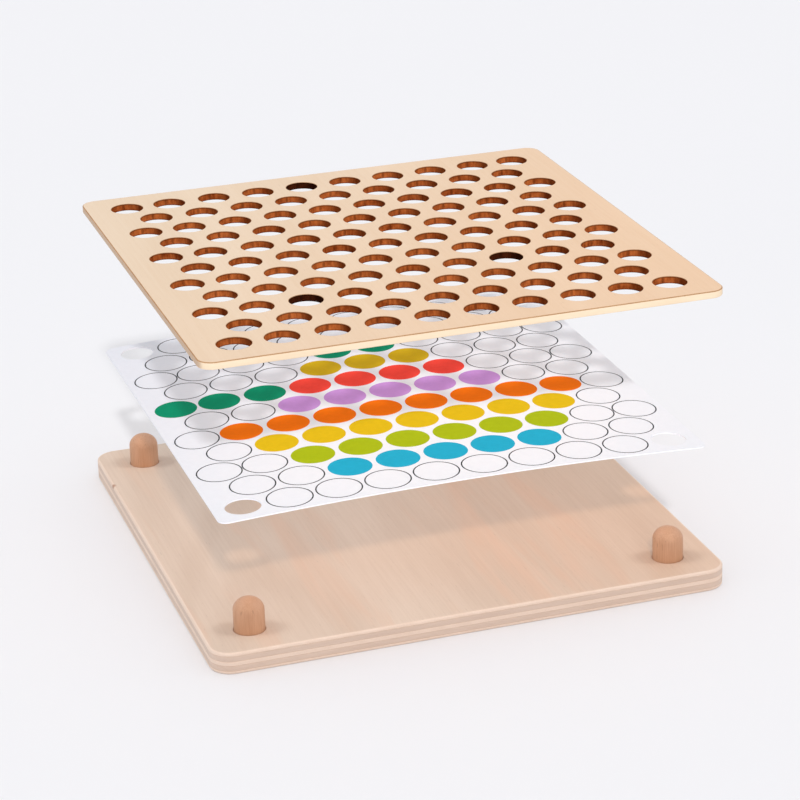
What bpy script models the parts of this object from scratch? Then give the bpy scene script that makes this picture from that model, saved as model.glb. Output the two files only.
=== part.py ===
"""A wooden bead-pattern board: a plywood base with four dowel pegs, a pattern card and a perforated bead board.

Metres, +Z up. The origin is the centre of the base's underside, +X runs along the front edge and -Y is the front.
The card and the bead board are held up above the base, as the set is taken apart; both slide down Z onto the pegs.
"""

import math

import bmesh
import bpy
from mathutils import Vector

MM = 0.001

# Bead lattice: rows of ten and of nine holes in turn, seen alike on the card and on the bead board.
ROWS = 11
LONG_ROW = 10
SHORT_ROW = LONG_ROW - 1
PITCH = 19.8 * MM
ROW_SPACING = 17.7 * MM
END_PULL = 1.2 * MM  # the first and last places of a long row sit this much nearer the middle

# Bead board
BOARD_SIDE = 210.0 * MM
BOARD_THICKNESS = 3.0 * MM
BOARD_CORNER = 6.0 * MM
BOARD_ARRIS = 0.35 * MM
BEAD_HOLE_RADIUS = 6.8 * MM
BEAD_HOLE_FACETS = 16

# Pattern card
CARD_SIDE = 200.0 * MM
CARD_THICKNESS = 0.5 * MM
CARD_CORNER = 4.0 * MM
CARD_HOLE_RADIUS = 7.1 * MM

# Base: five plies with glue lines between them, listed from the bottom up.
BASE_SIDE = 214.0 * MM
BASE_CORNER = 9.0 * MM
BASE_ARRIS = 0.9 * MM
GLUE_LINE = 0.3 * MM
FACE_PLY = 1.3 * MM
CROSS_PLY = 1.8 * MM
CORE_PLY = 1.6 * MM
PLIES = (
    ("base_back_veneer", FACE_PLY),
    ("base_lower_crossband", CROSS_PLY),
    ("base_core_ply", CORE_PLY),
    ("base_upper_crossband", CROSS_PLY),
    ("base_face_veneer", FACE_PLY),
)
DRILLED_PLIES = 3  # the peg sockets go through this many plies, counted from the top
BASE_THICKNESS = sum(thickness for _, thickness in PLIES) + (len(PLIES) - 1) * GLUE_LINE

# Dowel pegs
PEG_RADIUS = 6.2 * MM
PEG_HEIGHT = 13.5 * MM  # above the base
PEG_DOME = 5.2 * MM  # height of the rounded top
PEG_FACETS = 32
DOME_RINGS = 6
SOCKET_CLEARANCE = 0.3 * MM
SOCKET_DEPTH = sum(thickness for _, thickness in PLIES[-DRILLED_PLIES:]) + (DRILLED_PLIES - 1) * GLUE_LINE

# Heights above the base's upper face at which the loose layers are held
CARD_LIFT = 50.7 * MM  # underside of the card
BOARD_LIFT = 115.2 * MM  # underside of the bead board

CORNER_SEGMENTS = 8
ROUND_FACETS = 32


def material(name, colour, roughness):
    made = bpy.data.materials.new(name)
    made.use_nodes = True
    shader = made.node_tree.nodes["Principled BSDF"]
    shader.inputs["Base Color"].default_value = (*colour, 1.0)
    shader.inputs["Roughness"].default_value = roughness
    shader.inputs["Metallic"].default_value = 0.0
    return made


def row_places(row):
    """The bead places of one row, as (x, y); row 0 is the front row."""
    count = SHORT_ROW if row % 2 else LONG_ROW
    y = (row - (ROWS - 1) / 2) * ROW_SPACING
    places = []
    for column in range(count):
        x = (column - (count - 1) / 2) * PITCH
        if count == LONG_ROW and column in (0, LONG_ROW - 1):
            x -= math.copysign(END_PULL, x)
        places.append((x, y))
    return places


def bead_places():
    return [place for row in range(ROWS) for place in row_places(row)]


def peg_places():
    """The four corner places: front left, front right, back left, back right."""
    front, back = row_places(0), row_places(ROWS - 1)
    return [front[0], front[-1], back[0], back[-1]]


def rounded_square(side, radius):
    """Counter-clockwise outline of a square with round corners."""
    inner = side / 2 - radius
    centres = ((inner, inner), (-inner, inner), (-inner, -inner), (inner, -inner))
    outline = []
    for quarter, (x, y) in enumerate(centres):
        for step in range(CORNER_SEGMENTS + 1):
            angle = math.pi / 2 * (quarter + step / CORNER_SEGMENTS)
            outline.append(Vector((x + radius * math.cos(angle), y + radius * math.sin(angle), 0.0)))
    return outline


def add_object(name, mesh_builder, surface, location=(0.0, 0.0, 0.0), parent=None):
    mesh = bpy.data.meshes.new(name)
    mesh_builder.to_mesh(mesh)
    mesh_builder.free()
    mesh.shade_smooth()
    mesh.set_sharp_from_angle(angle=math.radians(30))
    made = bpy.data.objects.new(name, mesh)
    made.location = location
    if surface:
        made.data.materials.append(surface)
    bpy.context.scene.collection.objects.link(made)
    made.parent = parent
    return made


def plate_mesh(side, radius, thickness, eased_low=0.0, eased_high=0.0):
    """A round-cornered square plate standing on z = 0, with its lower and upper arrises eased where asked."""
    builder = bmesh.new()
    corners = [builder.verts.new(point) for point in rounded_square(side, radius)]
    floor = builder.faces.new(corners)
    raised = bmesh.ops.extrude_face_region(builder, geom=[floor])["geom"]
    top_corners = [item for item in raised if isinstance(item, bmesh.types.BMVert)]
    bmesh.ops.translate(builder, verts=top_corners, vec=(0.0, 0.0, thickness))
    bmesh.ops.recalc_face_normals(builder, faces=builder.faces)
    for height, width in ((0.0, eased_low), (thickness, eased_high)):
        if width:
            rim = [edge for edge in builder.edges if all(abs(v.co.z - height) < 1e-6 for v in edge.verts)]
            bmesh.ops.bevel(builder, geom=rim, offset=width, segments=2, profile=0.5, affect="EDGES")
    return builder


def drill(plate, places, radius, facets):
    """Cuts round through-holes at these places, which are measured from the plate's own origin."""
    builder = bmesh.new()
    reach = 4 * plate.dimensions.z + 2 * MM
    for x, y in places:
        made = bmesh.ops.create_cone(
            builder, cap_ends=True, segments=facets, radius1=radius, radius2=radius, depth=reach
        )
        bmesh.ops.translate(builder, verts=made["verts"], vec=(x, y, 0.0))
    cutter = add_object(plate.name + "_cutter", builder, None, plate.location, plate.parent)
    cutter.hide_render = True
    cutter.display_type = "WIRE"
    cut = plate.modifiers.new("holes", "BOOLEAN")
    cut.operation = "DIFFERENCE"
    cut.solver = "EXACT"
    cut.object = cutter


def peg_mesh():
    """A dowel turned about Z, with z = 0 at the base's upper face and its foot down in the socket."""
    profile = [(0.0, -SOCKET_DEPTH), (PEG_RADIUS, -SOCKET_DEPTH)]
    shoulder = PEG_HEIGHT - PEG_DOME
    for ring in range(DOME_RINGS + 1):
        angle = math.pi / 2 * ring / DOME_RINGS
        profile.append((PEG_RADIUS * math.cos(angle), shoulder + PEG_DOME * math.sin(angle)))
    builder = bmesh.new()
    points = [builder.verts.new((r, 0.0, z)) for r, z in profile]
    edges = [builder.edges.new(pair) for pair in zip(points, points[1:])]
    bmesh.ops.spin(
        builder,
        geom=points + edges,
        axis=(0.0, 0.0, 1.0),
        cent=(0.0, 0.0, 0.0),
        angle=2 * math.pi,
        steps=PEG_FACETS,
    )
    bmesh.ops.remove_doubles(builder, verts=builder.verts, dist=1e-6)
    bmesh.ops.recalc_face_normals(builder, faces=builder.faces)
    return builder


def add_slide(name, height):
    """An empty on the vertical line along which a loose layer slides."""
    slide = bpy.data.objects.new(name, None)
    slide.location = (0.0, 0.0, height)
    bpy.context.scene.collection.objects.link(slide)
    return slide


def build_base(face_wood, cross_wood):
    height = 0.0
    for index, (name, thickness) in enumerate(PLIES):
        lowest, highest = index == 0, index == len(PLIES) - 1
        shape = plate_mesh(
            BASE_SIDE,
            BASE_CORNER,
            thickness,
            eased_low=BASE_ARRIS if lowest else 0.0,
            eased_high=BASE_ARRIS if highest else 0.0,
        )
        grain_across = "crossband" in name
        ply = add_object(name, shape, cross_wood if grain_across else face_wood, (0.0, 0.0, height))
        bpy.context.view_layer.update()
        if index >= len(PLIES) - DRILLED_PLIES:
            drill(ply, peg_places(), PEG_RADIUS + SOCKET_CLEARANCE, ROUND_FACETS)
        height += thickness + GLUE_LINE


def build_pegs(wood):
    sides = ("front_left", "front_right", "back_left", "back_right")
    for side, (x, y) in zip(sides, peg_places()):
        add_object("dowel_peg_" + side, peg_mesh(), wood, (x, y, BASE_THICKNESS))


def build_card(stock):
    slide = add_slide("card_slide", BASE_THICKNESS + CARD_LIFT)
    card = add_object("pattern_card", plate_mesh(CARD_SIDE, CARD_CORNER, CARD_THICKNESS), stock, parent=slide)
    bpy.context.view_layer.update()
    drill(card, peg_places(), CARD_HOLE_RADIUS, ROUND_FACETS)


def build_bead_board(wood):
    slide = add_slide("bead_board_slide", BASE_THICKNESS + BOARD_LIFT)
    shape = plate_mesh(BOARD_SIDE, BOARD_CORNER, BOARD_THICKNESS, BOARD_ARRIS, BOARD_ARRIS)
    board = add_object("bead_board", shape, wood, parent=slide)
    bpy.context.view_layer.update()
    drill(board, bead_places(), BEAD_HOLE_RADIUS, BEAD_HOLE_FACETS)


def main():
    for old in list(bpy.data.objects):
        bpy.data.objects.remove(old, do_unlink=True)
    face_wood = material("face_veneer", (0.73, 0.55, 0.40), 0.55)
    cross_wood = material("cross_veneer", (0.60, 0.42, 0.30), 0.70)
    peg_wood = material("dowel_beech", (0.61, 0.33, 0.18), 0.50)
    board_wood = material("bead_board_wood", (0.84, 0.66, 0.46), 0.55)
    card_stock = material("card_stock", (0.90, 0.88, 0.92), 0.45)
    build_base(face_wood, cross_wood)
    build_pegs(peg_wood)
    build_card(card_stock)
    build_bead_board(board_wood)


main()
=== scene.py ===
"""Looks of a wooden bead pattern board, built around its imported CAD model.

The base's plies, its pegs, the printed card and the perforated board are each rebuilt as a fine closed
mesh in the place of their CAD node, with wood, card and ink finishes made from nodes. Metres, +Z up, in
the CAD's own frame.
"""

import math

import bmesh
import bpy
from mathutils import Matrix, Vector
from mathutils.geometry import delaunay_2d_cdt


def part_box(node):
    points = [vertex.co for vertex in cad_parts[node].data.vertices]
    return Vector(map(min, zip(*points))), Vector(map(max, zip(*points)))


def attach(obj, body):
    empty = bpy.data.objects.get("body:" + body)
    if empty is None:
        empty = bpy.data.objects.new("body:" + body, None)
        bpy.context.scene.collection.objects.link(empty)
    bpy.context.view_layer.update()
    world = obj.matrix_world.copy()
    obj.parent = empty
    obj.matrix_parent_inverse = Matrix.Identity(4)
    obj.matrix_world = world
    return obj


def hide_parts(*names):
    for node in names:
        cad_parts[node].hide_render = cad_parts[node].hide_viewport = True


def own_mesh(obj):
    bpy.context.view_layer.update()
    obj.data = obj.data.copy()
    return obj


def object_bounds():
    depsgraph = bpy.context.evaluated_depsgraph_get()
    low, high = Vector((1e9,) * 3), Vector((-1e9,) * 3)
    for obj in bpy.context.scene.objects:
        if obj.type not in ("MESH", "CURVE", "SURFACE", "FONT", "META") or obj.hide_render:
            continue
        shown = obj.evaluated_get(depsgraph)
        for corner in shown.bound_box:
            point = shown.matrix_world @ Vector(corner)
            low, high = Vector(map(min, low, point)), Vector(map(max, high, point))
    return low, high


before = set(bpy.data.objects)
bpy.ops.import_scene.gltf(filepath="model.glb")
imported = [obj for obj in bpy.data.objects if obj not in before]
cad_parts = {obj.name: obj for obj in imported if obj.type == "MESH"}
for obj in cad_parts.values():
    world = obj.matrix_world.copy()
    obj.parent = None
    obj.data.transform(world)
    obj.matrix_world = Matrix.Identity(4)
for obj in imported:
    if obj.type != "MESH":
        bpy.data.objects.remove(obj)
cad_low, cad_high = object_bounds()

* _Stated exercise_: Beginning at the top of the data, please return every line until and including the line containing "BEAD_HOLE_FACETS = 16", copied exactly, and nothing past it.

* _Completed exercise_:
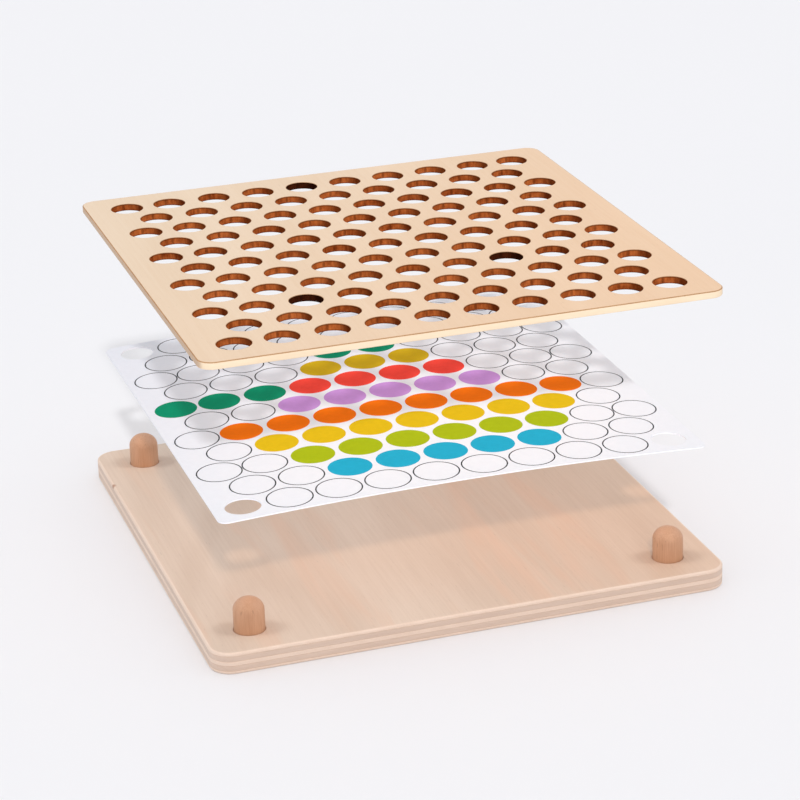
What bpy script models the parts of this object from scratch? Then give the bpy scene script that makes this picture from that model, saved as model.glb. Output the two files only.
=== part.py ===
"""A wooden bead-pattern board: a plywood base with four dowel pegs, a pattern card and a perforated bead board.

Metres, +Z up. The origin is the centre of the base's underside, +X runs along the front edge and -Y is the front.
The card and the bead board are held up above the base, as the set is taken apart; both slide down Z onto the pegs.
"""

import math

import bmesh
import bpy
from mathutils import Vector

MM = 0.001

# Bead lattice: rows of ten and of nine holes in turn, seen alike on the card and on the bead board.
ROWS = 11
LONG_ROW = 10
SHORT_ROW = LONG_ROW - 1
PITCH = 19.8 * MM
ROW_SPACING = 17.7 * MM
END_PULL = 1.2 * MM  # the first and last places of a long row sit this much nearer the middle

# Bead board
BOARD_SIDE = 210.0 * MM
BOARD_THICKNESS = 3.0 * MM
BOARD_CORNER = 6.0 * MM
BOARD_ARRIS = 0.35 * MM
BEAD_HOLE_RADIUS = 6.8 * MM
BEAD_HOLE_FACETS = 16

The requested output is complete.